NSW Nationals Member for Upper Hunter Michael Johnsen said moths were first trapped near a sorghum crop near Moree during routine surveillance of the early warning trapping network established by NSW Department of Primary Industries (DPI) and Local Land Services (LLS).

“Fall armyworm is an insect pest that poses a serious threat to a range of crops,” Mr Johnsen said.

“While it has been found in a small number of locations, it is anticipated that migratory flights of the pest will occur annually across NSW and fall armyworm may establish in some of the warmer parts of the state.

“Farmers need to be on the lookout for signs of fall armyworm, which include windowing of leaves where larvae have hatched and small shot holes as leaves expand, caused by larvae feeding in the developing leaf whorl.”

NSW Nationals Agriculture Minister Adam Marshall said the best way to minimise the spread and impact of the pest was to identify the signs and symptoms early.

“Farmers should monitor crops, particularly sorghum and maize, regularly for signs of fall armyworm damage, egg masses and larvae,” Mr Marshall said.

“Control weeds and volunteer plants in fallow paddocks, along fence lines and around buildings to reduce the number of pest hosts.

“DPI and LLS can provide information on fall armyworm control options available to growers.”

Fast action to manage small larvae is recommended by NSW DPI and Local Land Services (LLS) to maximise control and help minimise further spread by restricting local infestations.

What should you do?

Anyone who suspects the presence of fall armyworm should immediately call the Exotic Plant Pest Hotline on 1800 084 881.

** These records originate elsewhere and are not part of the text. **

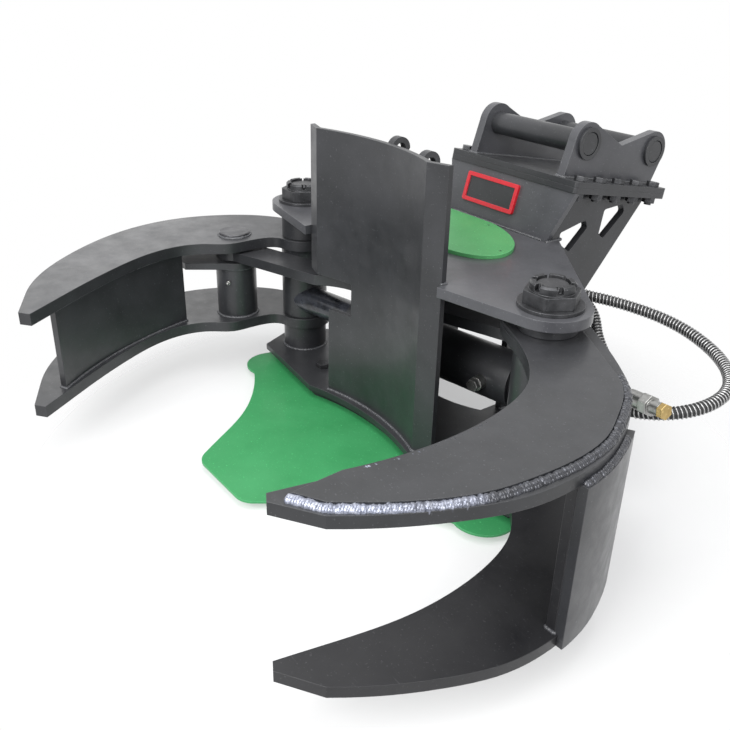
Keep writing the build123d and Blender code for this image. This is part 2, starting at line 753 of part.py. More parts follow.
def right_arm_doubler():
    """Second layer, flush along the gripping edge, set in along the outside."""
    start = (564.0, -640.0)
    edges = [
        Line(RIGHT_INNER[-2], start),
        Line(start, DOUBLER_OUTER[0]),
        Spline(*DOUBLER_OUTER),
        Line(DOUBLER_OUTER[-1], (520.0, -2.0)),
        Line((520.0, -2.0), (400.0, 72.0)),
        Line((400.0, 72.0), (330.0, 30.0)),
        Line((330.0, 30.0), RIGHT_INNER[1]),
        Spline(*RIGHT_INNER[1:-1]),
    ]
    plate = slab(make_face(edges), RIGHT_TOP_Z + RIGHT_T + SEAT, DOUBLER_T - SEAT)
    return plate - at(PIVOT_X, 0, RIGHT_TOP_Z, rod(PIVOT_R + PIN_FIT, 60))


def right_arm_web():
    """Upright plate between the two plates, just inside their outer edge."""
    marks = [SIDE_FROM + (WEB_TO - SIDE_FROM) * k / 5 for k in range(6)]
    z0 = RIGHT_LOW_Z + RIGHT_T + SEAT
    face = arm_strip([inward(u, BAND_IN) for u in marks], RIGHT_WEB_T)
    return slab(face, z0, RIGHT_TOP_Z - SEAT - z0)


def right_arm_band():
    """Outer plate that closes the arm's side, under and outside the plates' edge."""
    marks = [SIDE_FROM + (BAND_TO - SIDE_FROM) * k / 5 for k in range(6)]
    points = [inward(u, -BAND_OUT) for u in marks]
    band = slab(arm_strip(points, RIGHT_WEB_T), RIGHT_LOW_Z, RIGHT_TOP_Z - SEAT - RIGHT_LOW_Z)
    grown = [inward(u, -SEAT) for u in (SIDE_FROM - 0.08, *marks, BAND_TO + 0.08)]
    edge = slab(arm_strip(grown, 60), RIGHT_LOW_Z - 1, RIGHT_T + 1 + SEAT)
    return band - edge


def right_arm_hub():
    z0 = RIGHT_LOW_Z + RIGHT_T + SEAT
    return at(PIVOT_X, 0, z0, ring(HUB_R, PIVOT_R + PIN_FIT, RIGHT_TOP_Z - z0 - SEAT))


def crank_pin():
    """Carries the far eye of the tie link and the base eye of the cylinder."""
    cx, cy = CRANK_PIN
    top = RIGHT_TOP_Z + RIGHT_T + SEAT
    pin = at(cx, cy, RIGHT_LOW_Z + 3, rod(CRANK_PIN_R, top - RIGHT_LOW_Z - 3))
    return pin + at(cx, cy, top, rod(LINK_CAP_R, LINK_CAP_T - 2))


def crank_spacers():
    cx, cy = CRANK_PIN
    low_top = CYL_Z - BASE_EYE_H / 2
    mid_low = CYL_Z + BASE_EYE_H / 2
    spans = (
        (RIGHT_LOW_Z + RIGHT_T + SEAT, low_top - SLIDE_GAP),
        (mid_low + SLIDE_GAP, LINK_Z - SLIDE_GAP),
        (LINK_Z + LINK_T + SLIDE_GAP, RIGHT_TOP_Z - SEAT),
    )
    outer = CRANK_PIN_R + OPEN_FIT + 8
    made = [at(cx, cy, a, ring(outer, CRANK_PIN_R + PIN_FIT, b - a)) for a, b in spans]
    return Compound(children=made)


# tie link

def tie_link():
    (x1, y1), (x2, y2) = LINK_PIN, CRANK_PIN
    length = hypot(x2 - x1, y2 - y1)
    lean = degrees(atan2(y2 - y1, x2 - x1))
    bar = Pos(length / 2, 0) * Rectangle(length, LINK_W)
    face = bar + Circle(LINK_EYE_R) + Pos(length, 0) * Circle(LINK_EYE_R)
    face = face - Pos(SCALLOP_AT, SCALLOP_DEEP - LINK_W / 2 - SCALLOP_R) * Circle(SCALLOP_R)
    face = face - Circle(LINK_PIN_R + PIN_FIT)
    face = face - Pos(length, 0) * Circle(CRANK_PIN_R + OPEN_FIT)
    link = Pos(0, 0, LINK_Z) * extrude(face, amount=LINK_T)
    return Pos(x1, y1, 0) * Rot(0, 0, lean) * link


# clamp cylinder

def cylinder_lean():
    dx, dy = CRANK_PIN[0] + PIVOT_X, CRANK_PIN[1]
    return degrees(atan2(dy, dx) + asin(CYL_OFFSET / hypot(dx, dy)))


def cylinder_length():
    dx, dy = CRANK_PIN[0] + PIVOT_X, CRANK_PIN[1]
    return (dx ** 2 + dy ** 2 - CYL_OFFSET ** 2) ** 0.5


def on_cylinder(shape):
    """Place a shape drawn along +X so it ends on the crank pin."""
    frame = Pos(CRANK_PIN[0], CRANK_PIN[1], CYL_Z) * Rot(0, 0, cylinder_lean())
    return frame * shape


def bar_x(radius, x0, x1):
    return Pos(x0, 0, 0) * Rot(0, 90, 0) * rod(radius, x1 - x0)


def clamp_sleeve():
    z0 = LEFT_LOW_Z + LEFT_T + SLIDE_GAP
    z1 = LEFT_TOP_Z - SLIDE_GAP
    return at(-PIVOT_X, 0, z0, ring(HUB_R, PIVOT_R + PIN_FIT, z1 - z0))


def clamp_rod():
    length = cylinder_length()
    start = -length + (HUB_R ** 2 - CYL_OFFSET ** 2) ** 0.5 - 6
    base = -BASE_EYE_R - BARREL_L
    end = base + GLAND_L + STROKE_LEFT + PISTON_T
    shaft = bar_x(ROD_R, start, end) + bar_x(PISTON_R, end - PISTON_T, end)
    shaft = on_cylinder(shaft)
    return shaft - at(-PIVOT_X, 0, 0, rod(HUB_R + SEAT, TOP_Z))


def clamp_barrel():
    x0 = -BASE_EYE_R - BARREL_L
    tube = bar_x(BARREL_R, x0 + GLAND_L + SEAT, -BASE_EYE_R)
    tube = tube - bar_x(BORE_R, x0, -BASE_EYE_R - CAP_L)
    eye = Pos(0, 0, -BASE_EYE_H / 2) * rod(BASE_EYE_R, BASE_EYE_H)
    neck = bar_x(BASE_EYE_H / 2 - 4, -BASE_EYE_R - 1, -BASE_EYE_R + 20)
    body = on_cylinder(tube + eye + neck)
    cx, cy = CRANK_PIN
    return body - at(cx, cy, 0, rod(CRANK_PIN_R + PIN_FIT, TOP_Z))


def clamp_gland():
    x0 = -BASE_EYE_R - BARREL_L
    nose = bar_x(BARREL_R + 4, x0, x0 + GLAND_L)
    return on_cylinder(nose - bar_x(ROD_R + ROD_GAP, x0, x0 + GLAND_L))


def clamp_ports():
    x0 = -BASE_EYE_R - BARREL_L
    made = []
    for x in (x0 + GLAND_L + 34, -BASE_EYE_R - 60):
        boss = Pos(0, 0, BARREL_R - 4) * rod(PORT_R, PORT_H)
        nut = Pos(0, 0, BARREL_R - 4 + PORT_H) * hexagon(24, 12)
        stub = Pos(x, 0, 0) * Rot(90, 0, 0) * (boss + nut)
        made.append(on_cylinder(stub - bar_x(BARREL_R + SEAT, x - 40, x + 40)))
    return Compound(children=made)


# hoses

def route(points, share=0.45):
    """Straight runs joined by tangent arcs; radii follow the shorter run."""
    radii = []
    for a, b, c in zip(points, points[1:], points[2:]):
        u, v = Vector(b) - Vector(a), Vector(c) - Vector(b)
        turn = radians(u.get_angle(v))
        radii.append(share * min(u.length, v.length) / tan(turn / 2))
    return FilletPolyline(*points, radius=radii), radii


def hose(points):
    line, radii = route(points)
    start = line % 0
    profile = Plane(origin=points[0], z_dir=start) * Circle(HOSE_R)
    tube = sweep(profile, path=line)
    print("hose radii", [round(r) for r in radii], "length", round(line.length, 1),
          "volume share", round(tube.volume / (line.length * 3.14159 * HOSE_R ** 2), 4))
    return tube


def hose_unions():
    """Hexagon unions screwed to the right side plate, one for each hose."""
    made = []
    for x, y, z in (LONG_HOSE[0], SHORT_HOSE[0]):
        body = hexagon(UNION_AF, UNION_L - 14) + Pos(0, 0, UNION_L - 14) * rod(HOSE_R + 5, 14)
        body = body - Pos(0, 0, UNION_L - SOCKET) * rod(HOSE_R + SEAT, SOCKET)
        made.append(Pos(UNION_X, y, z) * Rot(0, 90, 0) * body)
    return Compound(children=made)


def hose_coupling(points):
    """Hexagon ferrule on the free end of a hose."""
    a, b = Vector(points[-2]), Vector(points[-1])
    along = (b - a).normalized()
    plane = Plane(origin=points[-1], z_dir=along)
    body = Pos(0, 0, -26) * rod(HOSE_R + 5, 30) + Pos(0, 0, 4) * hexagon(32, 16)
    body = body + Pos(0, 0, 20) * rod(12, 20)
    body = body - Pos(0, 0, -26) * rod(HOSE_R + SEAT, 26 + SEAT)
    return plane * body


def hose_plug(points):
    a, b = Vector(points[-2]), Vector(points[-1])
    along = (b - a).normalized()
    plane = Plane(origin=points[-1], z_dir=along)
    return plane * (Pos(0, 0, 40 + SEAT) * hexagon(24, 10))


def build():
    save("top_plate", top_plate())
    save("lower_plate", lower_plate())
    save("knife_seat", knife_seat())
    save("knife", knife())
    save("knife_bolts", knife_bolts())
    save("trunk_rest", trunk_rest())
    save("rest_lugs", rest_lugs())
    save("side_plate_left", side_plate(-1))
    save("side_plate_right", side_plate(1))
    save("front_panel", front_panel())
    save("badge_plate", badge_plate())
    save("cover_plate", cover_plate())
    save("cover_screws", cover_screws())
    save("lower_flange", flange(-2 * FLANGE_T - SEAT))
    save("upper_flange", flange(-FLANGE_T))
    save("flange_bolts", flange_bolts())
    save("flange_nuts", flange_nuts())
    save("hitch_ear_left", hitch_ear(-1))
    save("hitch_ear_right", hitch_ear(1))
    t1, t2 = hitch_spots()
    save("hitch_pin_front", hitch_pin(t1))
    save("hitch_pin_rear", hitch_pin(t2))
    save("hitch_pin_rings", pin_rings())
    save("pivot_pin_left", pivot_pin(-PIVOT_X))
    save("pivot_pin_right", pivot_pin(PIVOT_X))
    save("castle_nuts", castle_nuts())
    save("pivot_washers", pivot_washers())
    left_top = LEFT_TOP_Z + LEFT_T
    right_top = RIGHT_TOP_Z + RIGHT_T + DOUBLER_T
    save("left_upper_collar", collar(-PIVOT_X, left_top + SLIDE_GAP, TOP_Z - SEAT))
    save("right_upper_collar", collar(PIVOT_X, right_top + SLIDE_GAP, TOP_Z - SEAT))
    save("left_lower_collar", collar(-PIVOT_X, LOWER_TOP + SEAT, LEFT_LOW_Z - SLIDE_GAP))
    save("right_lower_collar", collar(PIVOT_X, LOWER_TOP + SEAT, RIGHT_LOW_Z - SLIDE_GAP))
    save("left_arm_top_plate", left_arm_plate(LEFT_TOP_Z))
    save("left_arm_lower_plate", left_arm_plate(LEFT_LOW_Z))
    save("left_arm_mid_plate", left_arm_mid_plate())
    save("left_arm_web", left_arm_web())
    save("left_link_boss", left_link_boss())
    save("left_link_pin", left_link_pin())
    save("grease_nipple", grease_nipple())
    save("right_arm_top_plate", right_arm_plate(RIGHT_TOP_Z))
    save("right_arm_lower_plate", right_arm_plate(RIGHT_LOW_Z))
    save("right_arm_doubler", right_arm_doubler())
    save("right_arm_web", right_arm_web())
    save("right_arm_band", right_arm_band())
    save("right_arm_hub", right_arm_hub())
    save("crank_pin", crank_pin())
    save("crank_spacers", crank_spacers())
    save("tie_link", tie_link())
    save("clamp_sleeve", clamp_sleeve())
    save("clamp_rod", clamp_rod())
    save("clamp_barrel", clamp_barrel())
    save("clamp_gland", clamp_gland())
    save("clamp_ports", clamp_ports())
    save("hose_long", hose(LONG_HOSE))
    save("hose_short", hose(SHORT_HOSE))
    save("hose_unions", hose_unions())
    save("long_hose_coupling", hose_coupling(LONG_HOSE))
    save("short_hose_coupling", hose_coupling(SHORT_HOSE))
    save("short_hose_plug", hose_plug(SHORT_HOSE))


build()
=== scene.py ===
# %% [markdown]
# Excavator tree shear, seen from its front right as in the photograph.
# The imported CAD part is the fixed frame; this scene adds paint, welds, hoses and light.

# %% Load the frame
import bmesh
import bpy
import json
import math
import numpy as np
from mathutils import Matrix, Vector


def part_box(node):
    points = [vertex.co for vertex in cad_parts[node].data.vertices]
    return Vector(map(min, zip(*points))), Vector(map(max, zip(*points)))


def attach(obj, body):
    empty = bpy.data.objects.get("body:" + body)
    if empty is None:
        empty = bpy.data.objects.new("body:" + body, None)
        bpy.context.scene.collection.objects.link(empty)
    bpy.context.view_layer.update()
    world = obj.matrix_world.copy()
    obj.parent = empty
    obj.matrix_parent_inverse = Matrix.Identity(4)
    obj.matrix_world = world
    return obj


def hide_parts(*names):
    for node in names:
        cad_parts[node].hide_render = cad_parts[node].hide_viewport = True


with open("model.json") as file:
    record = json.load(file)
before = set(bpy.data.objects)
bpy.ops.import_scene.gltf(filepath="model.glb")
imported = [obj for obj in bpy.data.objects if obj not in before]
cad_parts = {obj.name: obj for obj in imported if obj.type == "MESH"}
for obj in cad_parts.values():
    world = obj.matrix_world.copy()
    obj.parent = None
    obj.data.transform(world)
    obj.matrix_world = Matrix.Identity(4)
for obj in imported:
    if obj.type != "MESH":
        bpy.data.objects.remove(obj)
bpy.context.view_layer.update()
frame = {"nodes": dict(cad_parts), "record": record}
nodes = frame["nodes"]

# %% [markdown]
# The camera is the one the photograph was taken with, found by matching the mirror-symmetric frame.

# %% Camera
F_PX, SIDE_PX = 840.993, 730.0
CAM_AT = Vector((1.300, -1.0872, 0.9946))
AZ, EL, ROLL = (math.radians(v) for v in (52.887, 26.645, 1.291))
back = Vector((math.sin(AZ) * math.cos(EL), -math.cos(AZ) * math.cos(EL), math.sin(EL)))
right = Vector((math.cos(AZ), math.sin(AZ), 0))
up = back.cross(right)
cx = math.cos(ROLL) * right + math.sin(ROLL) * up
cy = -math.sin(ROLL) * right + math.cos(ROLL) * up
cam_data = bpy.data.cameras.new("camera")
cam_data.sensor_width = 36.0
cam_data.lens = 36.0 * F_PX / SIDE_PX
cam_data.clip_end = 100.0
cam = bpy.data.objects.new("camera", cam_data)
bpy.context.scene.collection.objects.link(cam)
turn = Matrix((cx, cy, back)).transposed()
cam.matrix_world = Matrix.Translation(CAM_AT) @ turn.to_4x4()
bpy.context.scene.camera = cam
bpy.context.scene.view_settings.view_transform = "Standard"
print("lens", round(cam_data.lens, 2))

# %% [markdown]
# Paints and metals are node materials worked out from object coordinates, in metres.

# %% Materials


def tree(name):
    mat = bpy.data.materials.new(name)
    mat.use_nodes = True
    nt = mat.node_tree
    return mat, nt, nt.nodes["Principled BSDF"]


def add(nt, kind, **inputs):
    node = nt.nodes.new(kind)
    for key, value in inputs.items():
        node.inputs[key.replace("_", " ")].default_value = value
    return node


def noise(nt, coords, scale, detail=4.0, rough=0.55):
    node = add(nt, "ShaderNodeTexNoise", Scale=scale, Detail=detail, Roughness=rough)
    nt.links.new(coords, node.inputs["Vector"])
    return node.outputs["Fac"]


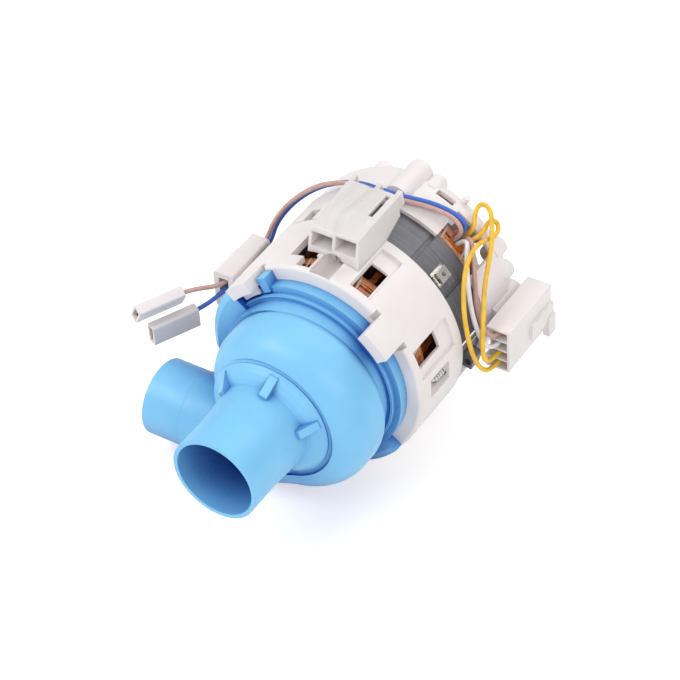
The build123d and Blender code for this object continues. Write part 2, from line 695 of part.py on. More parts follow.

For small larvae, the Department of Primary Industries and Local Land Services recommends retaining samples with food, such as host crop leaves, and allow them to grow to enable photographs to be taken.

In most cases, NSW DPI will be able to identify larvae from clear photographs which can be sent via an online form or to with your contact details.

DPI continues to work with potentially affected industries providing free insect diagnostics for suspect fall armyworm moths and larvae, advice on control and chemical management options.

More information on identification, treatment options and resistance management is available on DPI and LLS websites.

Farmers should contact their LLS staff or regular agronomist for advice on fall armyworm management.